As a girl, Kate Podobinski loved to eat peaches picked fresh from her Grandma Brown's trees. "There's nothing that tastes as good as a homegrown peach," Podobinski said.

Now she eats fresh peaches harvested from her own tree, a Red Haven planted near her south Minneapolis garage. Grandma Brown isn't the only influence on Podobinski's landscape. Her sprawling cottage gardens are filled with sedum, daylilies and phlox, lovingly handed down by Grandma Berkholtz, her other garden-loving grandmother.

Podobinski inherited her passion for growing from both her green-thumb grandmas. She grew up visiting them in Iowa, and their gardens offered an exotic escape from her suburban cul-de-sac in Bloomington.

"In the suburbs in the '60s, flower gardens were not cool," she said. "All the yards just had foundation plantings."

Grandma Brown was an artist and integrated her eye for color and style into her large perennial beds on her farm. "I learned about designing a garden with color from her," Podobinski said. "And how to layer that with foliage and texture."

Grandma Berkholtz, who was originally from Latvia, saved seeds, used organic gardening methods and composted before it was trendy. "I was fascinated by her clematis and roses, and planted Sweet William and zinnia seeds that she saved."

But she was most impressed with how Grandma Berkholtz transformed her tiny city plot into waves of colorful perennials, which were the envy of the neighborhood.

"She knew how to make something out of nothing," said Podobinski.

Establishing a new plot

Years later, Podobinski faced the challenge of her own small plot when she married her husband, Mark, and they bought an older house in Minneapolis' Bryn Mawr neighborhood in 1989.

Their yard was 28 feet wide and 100 feet deep and covered with grass, landscape rock and a couple of peony bushes. Nevertheless, Podobinski was excited about the possibilities.

"I wanted to put in a flower garden, just like my grandmother's, that had a sense of style even though it was only a small lot," she said.

But first she planted a magnolia tree near the fence for some structure. And near the house, she added a redbud sapling dug up from Grandma Brown's yard. After the long winter, she looks forward to the two trees' successive lush pinkish-purple blooms in May.
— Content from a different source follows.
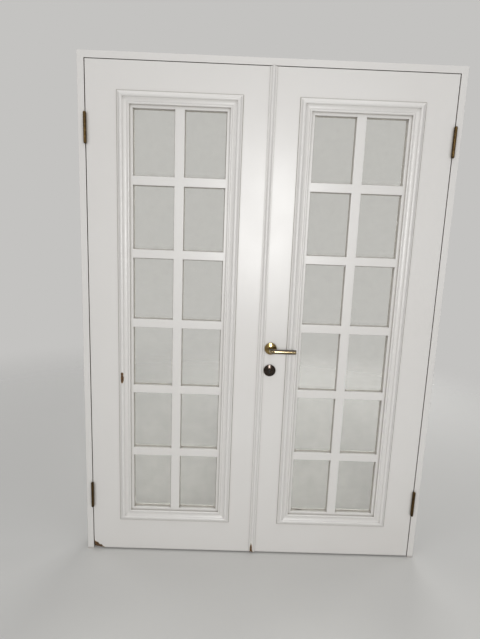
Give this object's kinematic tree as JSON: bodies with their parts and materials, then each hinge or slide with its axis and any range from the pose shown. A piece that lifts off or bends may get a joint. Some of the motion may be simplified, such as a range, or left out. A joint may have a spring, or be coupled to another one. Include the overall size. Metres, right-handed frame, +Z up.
{
  "type": "glazed french door set with frame",
  "caption": "Pair of glazed, panelled french doors with raised mouldings, brass levers, mortice lock and flush bolts, hung on butt hinges in a rebated frame.",
  "frame": {"origin": "at floor level, midway between the jambs and midway through the thickness of the closed leaves", "axes": "+X to the right and +Y away from the side that the doors open to, +Z up"},
  "size_m": [1.47, 0.164, 2.067],
  "materials": {
    "lacquer": "white satin lacquer on fibreboard and softwood",
    "glass": "clear float glass",
    "brass": "polished and lacquered",
    "steel": "zinc plated"
  },
  "bodies": {
    "frame": {"left_jamb": "lacquer", "right_jamb": "lacquer", "head": "lacquer", "head_keep": "brass", "head_keep_screws": "brass", "frame_hinge_screws": "brass", "right_upper_hinge_frame_plate": "brass", "right_upper_hinge_pin": "brass", "right_lower_hinge_frame_plate": "brass", "right_lower_hinge_pin": "brass", "left_upper_hinge_frame_plate": "brass", "left_upper_hinge_pin": "brass", "left_lower_hinge_frame_plate": "brass", "left_lower_hinge_pin": "brass"},
    "active_leaf": {"right_upper_hinge_door_plate": "brass", "right_lower_hinge_door_plate": "brass", "right_leaf_hinge_screws": "brass", "right_hinge_stile": "lacquer", "right_meeting_stile": "lacquer", "right_top_rail": "lacquer", "right_bottom_rail": "lacquer", "right_front_grid": "lacquer", "right_back_grid": "lacquer", "right_front_moulding": "lacquer", "right_back_moulding": "lacquer", "right_glass": "glass", "cover_strip": "lacquer", "lock_faceplate": "brass", "lock_faceplate_screws": "brass", "lock_case": "steel", "lock_cover": "steel", "outer_rose": "brass", "inner_rose": "brass", "outer_escutcheon": "brass", "inner_escutcheon": "brass"},
    "handle": {"outer_lever": "brass", "inner_lever": "brass", "spindle": "steel", "follower": "steel"},
    "latch": {"latch_bolt": "brass"},
    "deadbolt": {"deadbolt": "brass"},
    "inactive_leaf": {"left_upper_hinge_door_plate": "brass", "left_lower_hinge_door_plate": "brass", "left_leaf_hinge_screws": "brass", "left_hinge_stile": "lacquer", "left_meeting_stile": "lacquer", "left_top_rail": "lacquer", "left_bottom_rail": "lacquer", "left_front_grid": "lacquer", "left_back_grid": "lacquer", "left_front_moulding": "lacquer", "left_back_moulding": "lacquer", "left_glass": "glass", "strike_plate": "brass", "strike_screws": "brass", "flush_bolt_screws": "brass", "top_bolt_plate": "brass", "bottom_bolt_plate": "brass"},
    "top_bolt": {"top_bolt_rod": "brass"},
    "bottom_bolt": {"bottom_bolt_rod": "brass"}
  },
  "joints": [
    {"name": "active_leaf_swing", "type": "hinge", "parent": "frame", "child": "active_leaf", "pos_m": [0.7075, -0.027, 0], "axis": [0, 0, 1], "range_deg": [0, 170]},
    {"name": "inactive_leaf_swing", "type": "hinge", "parent": "frame", "child": "inactive_leaf", "pos_m": [-0.7075, -0.027, 0], "axis": [0, 0, 1], "range_deg": [-170, 0]},
    {"name": "lever_turn", "type": "hinge", "parent": "active_leaf", "child": "handle", "pos_m": [0.042, 0, 0.953], "axis": [0, 1, 0], "range_deg": [0, 40], "stiffness_Nm_per_rad": 1.5, "springref_deg": -34.38},
    {"name": "latch_slide", "type": "slide", "parent": "active_leaf", "child": "latch", "axis": [1, 0, 0], "range_m": [0, 0.011]},
    {"name": "deadbolt_slide", "type": "slide", "parent": "active_leaf", "child": "deadbolt", "axis": [-1, 0, 0], "range_m": [0, 0.014]},
    {"name": "top_bolt_slide", "type": "slide", "parent": "inactive_leaf", "child": "top_bolt", "axis": [0, 0, 1], "range_m": [0, 0.015]},
    {"name": "bottom_bolt_slide", "type": "slide", "parent": "inactive_leaf", "child": "bottom_bolt", "axis": [0, 0, -1], "range_m": [0, 0.015]}
  ],
  "couplings": [
    {"joint": "inactive_leaf_swing", "follows": "active_leaf_swing", "ratio": -1},
    {"joint": "latch_slide", "follows": "lever_turn", "m_per_rad": 0.01575}
  ]
}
Over time, Podobinski filled her newly dug beds with easy-to-grow plants handed down from the grandmas, including sedum, bleeding heart, irises and heirloom purple phlox. Grandma Brown gave her a piece of a flowering quince that is still flourishing today, even though it's a Zone 5 shrub. Podobinski is sure her yard is its own microclimate because she's had good luck with Rose of Sharon, too.
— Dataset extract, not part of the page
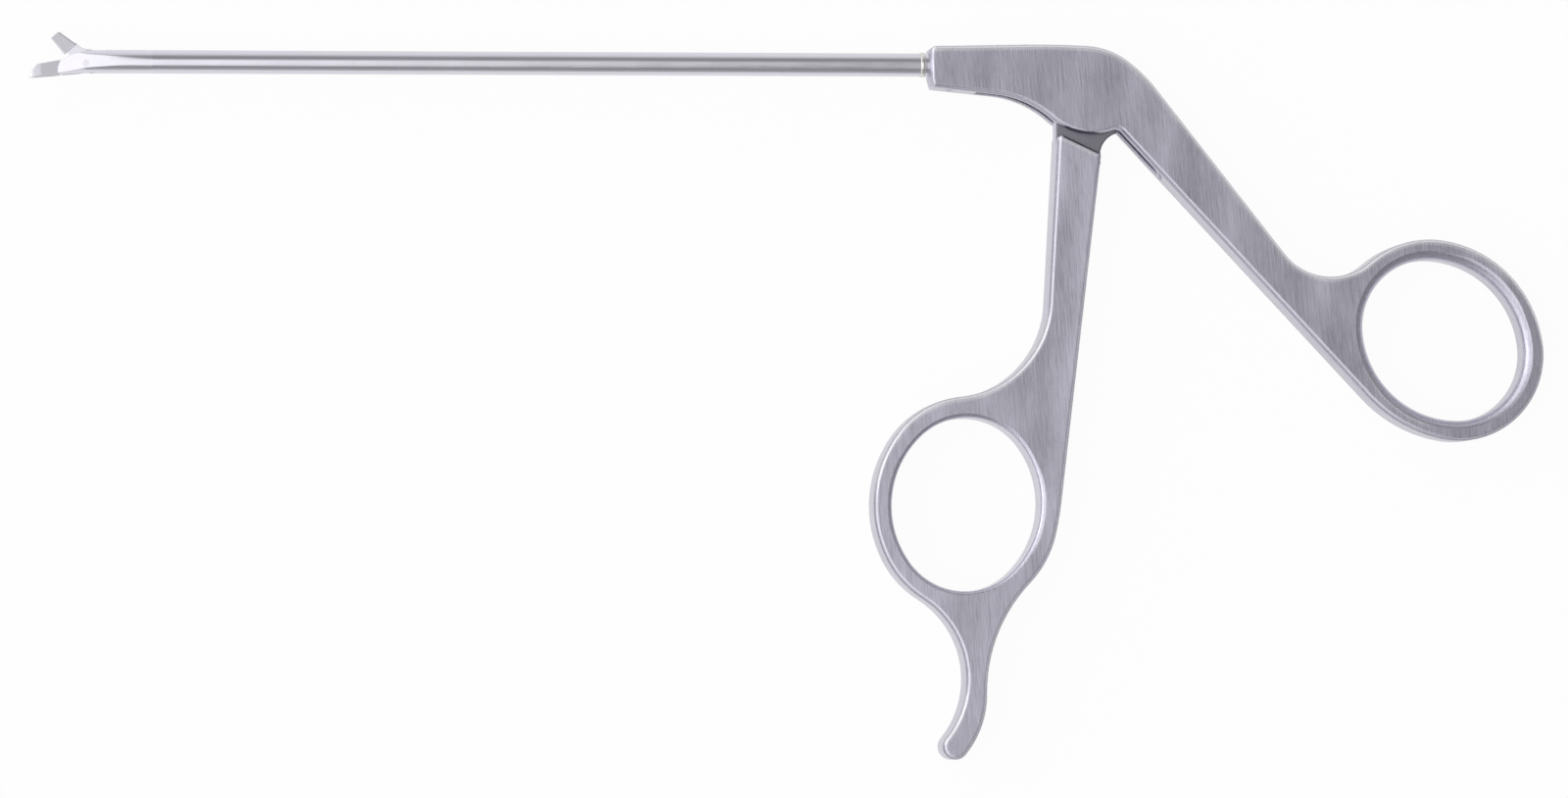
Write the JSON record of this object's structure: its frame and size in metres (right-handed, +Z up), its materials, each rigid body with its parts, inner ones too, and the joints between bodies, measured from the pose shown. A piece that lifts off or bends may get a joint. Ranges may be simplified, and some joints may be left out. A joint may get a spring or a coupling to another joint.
{
  "type": "punch forceps",
  "caption": "Ring-handled punch forceps: slim straight shaft, basket lower jaw, hinged upper jaw driven by a rod inside the tube.",
  "frame": {"origin": "on the axis of the handle pivot, at the flat face that the instrument lies on", "axes": "+X from the jaws to the thumb ring, along the shaft; +Y from the finger ring up to the shaft; +Z up, along the handle pivot"},
  "size_m": [0.2209, 0.1053, 0.006],
  "materials": {
    "handle_steel": "brushed",
    "shaft_steel": "polished",
    "jaw_steel": "satin",
    "pin_steel": "satin",
    "braze": "satin"
  },
  "bodies": {
    "fixed_frame": {"fixed_handle": "handle_steel", "shaft_tube": "shaft_steel", "braze_ring": "braze", "lower_jaw": "jaw_steel", "handle_pivot_pin": "handle_steel", "jaw_pivot_pin": "pin_steel", "nose_pin": "pin_steel"},
    "lever": {"moving_handle": "handle_steel", "link_pin": "pin_steel"},
    "rod": {"drive_rod": "pin_steel", "drive_link": "pin_steel", "rod_eye": "pin_steel", "drive_pin": "pin_steel"},
    "jaw": {"upper_jaw": "jaw_steel"}
  },
  "joints": [
    {"name": "handle_turn", "type": "hinge", "parent": "fixed_frame", "child": "lever", "pos_m": [0, 0, 0.003], "axis": [0, 0, 1], "range_deg": [0, 11.39]},
    {"name": "rod_slide", "type": "slide", "parent": "fixed_frame", "child": "rod", "axis": [-1, 0, 0], "range_m": [0, 0.00111]},
    {"name": "jaw_swing", "type": "hinge", "parent": "fixed_frame", "child": "jaw", "pos_m": [-0.1455, 0.0052, 0.003], "axis": [0, 0, 1], "range_deg": [0, 50]}
  ],
  "couplings": [
    {"joint": "rod_slide", "follows": "handle_turn", "m_per_rad": 0.0055808},
    {"joint": "jaw_swing", "follows": "handle_turn", "ratio": 4.3883}
  ]
}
After her three children were grown and didn't need the yard for play, Podobinski expanded and widened the beds with a new mission: create three seasons of color.

She walked around the neighborhood to see what was blooming when. Before long, tulips and hyacinth were sprouting in her gardens in the spring, lilies and foxglove in the summer and purple aster and 'Autumn Joy' sedum in fall.

"Our seasons are too short," she said. "I try to make each one interesting."

Ready for roses

It took several years for Podobinski to gain confidence to take on Grandma Berkholtz's hybrid tea roses.

"I was afraid to try hybrid teas," she said. "So many people said they were hard to grow." She finally dug a bed in the showiest spot of the yard and planted three roses, including her grandma's favorite -- deep red fragrant 'Chrysler Imperial.'

"I was surprised at how well they did," she said. "I never tipped them before winter. I just covered them with soil, straw and leaves." Today the rose garden is overflowing with 20 hybrid teas mixed with easy-care shrub roses defined by a boxwood border. "The fragrance reminds me of my grandma's garden," she said.

Although her English cottage garden took root from her grandmothers' knowledge and divided plants, Podobinski's back-yard beds evolved to reflect her own style and taste.

"I like when the garden doesn't look so planned," she said. "When it's more free-flowing, it extends my back yard and makes it look bigger than it really is."

She allows foxglove, rose campion and phlox to sprout and spread throughout the beds. Her color palette is mostly cool: purple, blue, pink and yellow flowers, with pops of neon pink and vibrant orange.

The backbone of her colorful plantings is the charming Old World paver walkway assembled by serendipity. About 20 years ago, the city was repaving Central Avenue and gave away the weather-worn bricks for free. The Podobinskis loaded up the station wagon, brought dozens home and laid a paver path stretching from the front yard to the garage in the back.

"The reclaimed pavers add texture and definition to the garden," said Mark, who appreciates the garden's beauty through the camera lens, photographing every season.

Podobinski has lost both her grandmothers, but she considers herself lucky that both lived long enough to admire her mature cottage gardens.

"I call it a memory garden," she said. "It's really meaningful to me, because it holds parts of each of them."